Molybdenum Scrap Metal


Molybdenum is one of the rarest metals that is widely needed for industrial use, and its rarity makes it a primary target for metal recyclers. Molybdenum is so rare that it can’t even be found as a free metal in the Earth’s crust. It can only be discovered in an oxidized state, bonded to one of several minerals. This makes it expensive to process it into a usable state, and a metal worth preserving, because it’s not easily replaced. Fortunately, there are metal recycling experts that are specialized at recovering scrap metals in an industrial setting. These experts know where to find molybdenum, and they know how to process it to ensure that it is put back into circulation.

The Magic of Molybdenum

Molybdenum is one of the harder elements to say, and one of the hardest ones to spell. That’s because it is derived from an Ancient Greek word for lead (molybdenum looks like lead). But that isn’t its only standout trait. Molybdenum has some interesting physical properties that make it ideal for strenuous industrial applications. While it isn’t particularly hard, and rates a 5.5 on the Mohr hardness scale, it does have the sixth-highest melting point among elements (4,753 degrees Fahrenheit). It also offers comparable tensile strength to other metals, even at extremely small diameters. But what really makes it a useful material is its ability to resist thermal expansion, which is one of the best known to man. It is able to maintain its size and shape, even when subjected to incredibly high temperatures.

Another important property of molybdenum is its ability to form steel carbides, and this is an important part of what makes it so useful in industrial settings. But how, specifically, is molybdenum used? Really, only in a couple major applications, and they include:

1. Alloying – By far the primary application of molybdenum is in metallurgy, where almost 90 percent of the available metal is utilized. It is predominantly bonded to steel, and especially structural and stainless steel. Of the molybdenum that is alloyed, about 35 percent is combined with structural steel. Of the remaining, 25 percent is used in stainless steel, approximately 10 percent is combined with steel tools and 5 percent is incorporated into superalloys.

It is a popular alloy option because it offers excellent thermal resistance and material stability, warding off intense temperatures without losing its integrity. It does not soften at extremely high temperatures, either, and it will retain its strength. In some applications, it also contributes corrosion resistance and weldability. For the most part, this is needed for some varieties of stainless steel.
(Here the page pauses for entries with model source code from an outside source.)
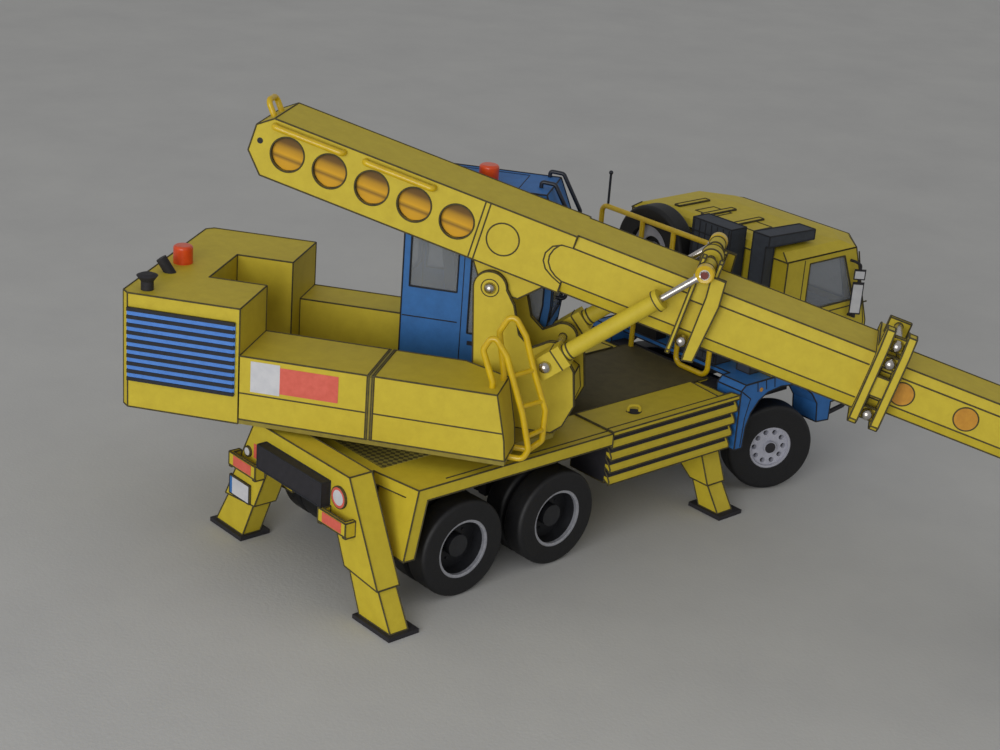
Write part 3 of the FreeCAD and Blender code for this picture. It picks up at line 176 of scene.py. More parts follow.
# Dark red paint on the ends of the rod eyes' pin.
PIN_RED = finish("dark_red_paint", "#7c2f22", "#62241b", 0.8, 0.2, 0.3, 0.5)
# The deck's middle, printed dark olive.
DECK = finish("printed_dark_olive_card", "#544b27", "#484020", 2.2, GRAIN, 0.35, 0.68)
# Silver pencil on the rims' edge: bright, soft gloss.
SILVER = finish("silver_painted_card", "#b9bac1", "#9c9ea7", 0.8, 0.2, 0.4, 0.4, {"Metallic": 0.5})
# Enamelled steel wire: smooth, deep yellow, glossier than the card.
WIRE_YELLOW = finish("yellow_enamelled_wire", "#d8b60d", "#c8a40a", 3.0, 0.6, 0.12, 0.36,
                     {"Coat Weight": 0.25})
# Dark enamelled wire.
WIRE_DARK = finish("dark_enamelled_wire", "#1c2230", "#151a26", 2.0, 0.6, 0.12, 0.4)
# Drawn steel of pins and rods: bright and slightly streaked.
STEEL = finish("drawn_steel_pin", "#cfcac4", "#b9b4ae", 0.7, 0.12, 0.1, 0.26, {"Metallic": 1.0})
# Translucent orange plastic of the beacons.
ORANGE = finish("orange_lamp_plastic", "#e4501c", "#cf4213", 1.5, 0.4, 0.15, 0.34, {"Coat Weight": 0.2})


def clear_film():
    """Clear packaging film in the windows: mostly see-through, greyish, with a soft gloss."""
    material, tree, where = blank_material("clear_window_film")
    haze = add(tree, "ShaderNodeTexNoise", {"Scale": 1 / (6 * MM), "Detail": 3.0}, {"Vector": where})
    cloud = add(tree, "ShaderNodeMapRange", {"To Min": 0.35, "To Max": 0.55}, {"Value": haze.outputs["Fac"]})
    pane = add(tree, "ShaderNodeBsdfPrincipled",
               {"Base Color": linear("#9aa0a8"), "Roughness": 0.12, "IOR": 1.5},
               {"Alpha": cloud.outputs["Result"]})
    add(tree, "ShaderNodeOutputMaterial", None, {"Surface": pane.outputs["BSDF"]})
    return material


def toothed_card(material, tree, where, colour, rough):
    """Ends a card's tree: its colour over the card's tooth."""
    fibre = add(tree, "ShaderNodeTexNoise", {"Scale": 1 / (GRAIN * MM)}, {"Vector": where})
    height = add(tree, "ShaderNodeBump", {"Strength": 0.35, "Distance": TOOTH},
                 {"Height": fibre.outputs["Fac"]})
    surface = add(tree, "ShaderNodeBsdfPrincipled", {"Roughness": rough},
                  {"Base Color": colour.outputs["Color"], "Normal": height.outputs["Normal"]})
    add(tree, "ShaderNodeOutputMaterial", None, {"Surface": surface.outputs["BSDF"]})
    return material


def painted_light_hollow_card():
    """Amber inside of the main boom behind its round holes, with light and shade painted in by height:
    painted lit gold low down, a painted dark shade band, painted brown shade under the top.
    """
    material, tree, where = blank_material("amber_inner_card_painted_light_and_shade")
    up = BOOM.to_3x3().col[2]
    height = add(tree, "ShaderNodeVectorMath", {"operation": "DOT_PRODUCT", 1: tuple(up)}, {0: where})
    foot, lit, shaded = BOOM.translation.dot(up), 7.0 * MM, 14.0 * MM
    rise = add(tree, "ShaderNodeMapRange", {"From Min": foot + lit, "From Max": foot + shaded},
               {"Value": height.outputs["Value"]})
    shade = add(tree, "ShaderNodeValToRGB", None, {"Fac": rise.outputs["Result"]})
    ramp = shade.color_ramp
    ramp.elements[0].position, ramp.elements[0].color = 0.0, linear("#dda60e")
    ramp.elements[1].position, ramp.elements[1].color = 1.0, linear("#533a10")
    # Painted light and shade: gold where lit, a dark band of painted shade, deep brown painted shade under
    # the top.
    painted_light_steps = ((0.26, "#cf9a10"), (0.34, "#8a6513"), (0.44, "#d9a30f"), (0.62, "#b98a10"), (0.76, "#715011"))
    for position, code in painted_light_steps:
        ramp.elements.new(position).color = linear(code)
    return toothed_card(material, tree, where, shade, 0.66)


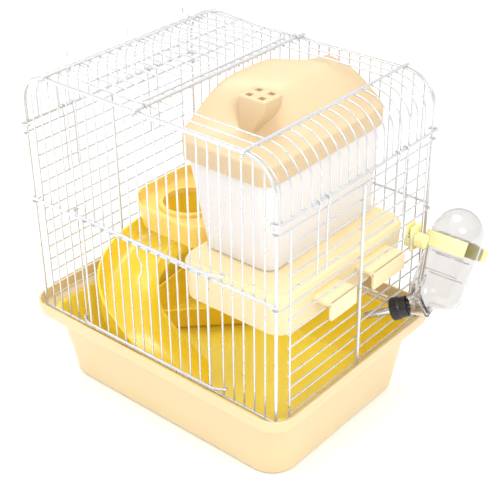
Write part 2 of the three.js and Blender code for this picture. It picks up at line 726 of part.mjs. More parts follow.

Its excellent thermal stability makes it a frontline choice for aircraft components, industrial motors, military armaments, filaments and electrical contacts. It will quickly oxidize at temperatures above 1,400 degrees Fahrenheit, though, so it is often selected for vacuum environments.

Finally, it is a useful alternative to tungsten in some alloys, as it offers much of the thermal resistance that tungsten does, while offering a stable price. Tungsten is an investment metal now, and that makes it difficult for industry to get a fair deal when purchasing it.

Molybdenum is only alloyed in tiny portions, but even though it only applied in small portions with steel, nearly 50,000 tons of molybdenum are needed every year for this purpose.

2. Machining – Again, 10 percent of the molybdenum that is alloyed is alloyed into high-speed and tool steel. Like in all other alloy applications, only extremely minute amounts of molybdenum are used, but it makes a difference. Steel carbide is much, much more durable than unalloyed steel, so it is an excellent choice for cutting and shaping tools like lathes. Steel carbide can withstand punishing abrasive forces better than most other materials, and it lasts up to 20 times longer than standard steel tools. Its incredible abrasive resistance means it can also be used to make more complex cuts and deeper cuts, so it is relied on for components that require high quality finishes or intricate designs. Eventually, though, even steel carbide tools will wear out, and those worn out tools make for an excellent source of molybdenum.

Molybdenum is often found alloyed in components that are difficult to process, like aircraft engines. It takes a lot of expertise to handle these components, and a lot of manpower to go through hundreds, even thousands of pounds of material to get to the valuable bits. That’s why industrial facilities should rely on metal recycling experts that have experience in handling molybdenum and metals like it. Experienced scrappers will do a better job of extracting as much of the metal as possible, maximizing the impact of recycling spent materials.